SUPREME COURT

Trump allies poised to rush through new justice Amy Coney Barrett

Barrett's confirmation would result in a 6-3 conservative majority on the court

Amy Coney Barrett, US President Donald Trump's nominee for associate justice of the US supreme court, speaks during an announcement ceremony at the White House in Washington, DC, the US, on September 26 2020.
Amy Coney Barrett, US President Donald Trump's nominee for associate justice of the US supreme court, speaks during an announcement ceremony at the White House in Washington, DC, the US, on September 26 2020.
Image: STEFANI REYNOLDS

US Senate Republicans on Sunday prepared a concerted push towards quickly confirming President Donald Trump’s third supreme court nominee, Amy Coney Barrett, despite strenuous objections by Democrats who appear powerless to stop them.

At the White House on Saturday, Trump announced Barrett, 48, as his selection to replace Ruth Bader Ginsburg, who died on September 18 at age 87.

Barrett said she would be a justice in the mould of the late staunch conservative Antonin Scalia. Her confirmation would result in a 6-3 conservative majority on the court.

Trump urged Republicans, who hold a 53-47 Senate majority, to confirm Barrett, a federal appeals court judge and a favourite of religious conservatives, by the election on November 3. Trump has said he expects the justices to have to resolve the outcome of the election in which he faces Democratic challenger Joe Biden.

Senate majority leader Mitch McConnell, who has made confirming Trump’s judicial appointments a priority, said: “This nomination will receive a vote on the Senate floor in the weeks ahead.”

Barrett is expected to begin meetings with individual senators on Tuesday.

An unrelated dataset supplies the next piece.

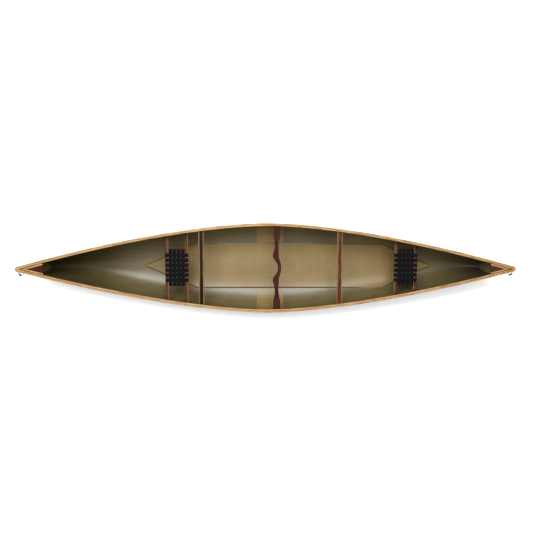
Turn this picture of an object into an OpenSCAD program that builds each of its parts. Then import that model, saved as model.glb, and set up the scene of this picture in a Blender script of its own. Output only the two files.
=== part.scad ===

Trump said the Senate judiciary committee, chaired by his ally senator Lindsey Graham, would begin confirmation hearings on October 12.

Like Trump’s two other appointees, Neil Gorsuch in 2017 and Brett Kavanaugh in 2018, Barrett is young enough that she could serve for decades in the lifetime job, leaving a lasting conservative imprint.

Trump was able to appoint Gorsuch to fill the vacancy left by Scalia’s 2016 death only because McConnell refused to let the Senate consider incumbent president Barack Obama’s nominee, Merrick Garland, on the basis that it was an election year. Democrats now accuse him of hypocrisy.

Kavanaugh was confirmed after a tumultuous process during which a California university professor accused him of sexually assaulting her in 1983. Kavanaugh denied the allegation and portrayed himself as a victim of “an orchestrated political hit” by Democrats.

Biden and running mate Kamala Harris, a member of the judiciary committee, blasted Trump’s choice of Barrett, focusing on the threat they said she would pose to health care for millions of Americans.

Biden noted that even as Trump’s administration is seeking to strike down Obamacare in a case the supreme court is due to hear on November 10, Barrett has a “written track record” criticising a pivotal 2012 ruling authored by chief justice John Roberts preserving the health care law formally known as the Affordable Care Act.

If quickly confirmed, Barrett could be on the bench to hear that case.